Never add a super if the flowers are going out of bloom, or if there’s already been a frost. The bees will not be able to fill the super.
How Long Does it Take Bees to Fill a Super?
The time it takes to fill a super varies based on the conditions and the colony itself. You can expect it to take 1 to 2 weeks to fill a super. However, it is possible for bees to fill a super in a few days.
Once the frames are full, it’s time to extract them. This is the most exciting part of beekeeping. You can finally see and taste the fruits of your labor. You can extract the honey in one of two ways.
If you use a honey extractor, the comb will remain in the super. This provides a foundation for the bees. Instead of using honey and resources to create comb, they can move right to filling up the super.
It’s also ok to remove the comb. If you love honeycomb, you can enjoy the treat guilt-free. The bees will quickly build a new comb, and it’s not harmful to the overall production.
If you find a frame was not ready for extraction, there’s an easy fix. Just place it back into the hive, allowing the bees to complete the frame.
Top or Bottom Supering
There are plenty of advocates for both top and bottom supering. Some believe that bottom supering yields more honey. Others rely on the traditional method of top supering.
When top supering, you’ll add a new super on top of the active super. If you choose to bottom super, you’ll remove the active super and place the new super below it, right on top of the brood box.
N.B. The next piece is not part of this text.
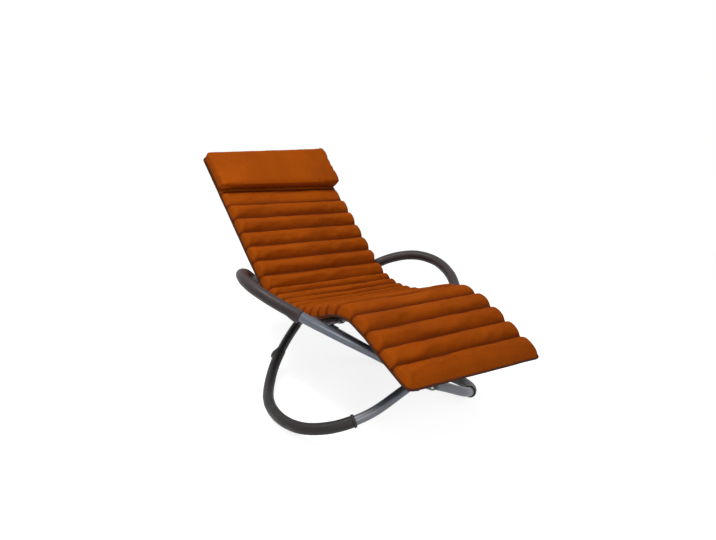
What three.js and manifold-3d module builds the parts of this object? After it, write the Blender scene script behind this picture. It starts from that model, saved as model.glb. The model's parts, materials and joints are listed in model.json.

Final Thoughts on Adding Supers
Adding supers is an essential part of beekeeping. In addition to providing you with honey, adding supers at the right time helps keep your colony whole and healthy.
Adding supers too early puts unnecessary strain on the colony. Adding one too late can result in overcrowding and swarming. Unfortunately, there’s no hard and fast rule when it comes to adding supers. Instead, you’ll need to consider the guidelines provided above. Combine them with your own knowledge of your bees and instincts, and you can’t go wrong.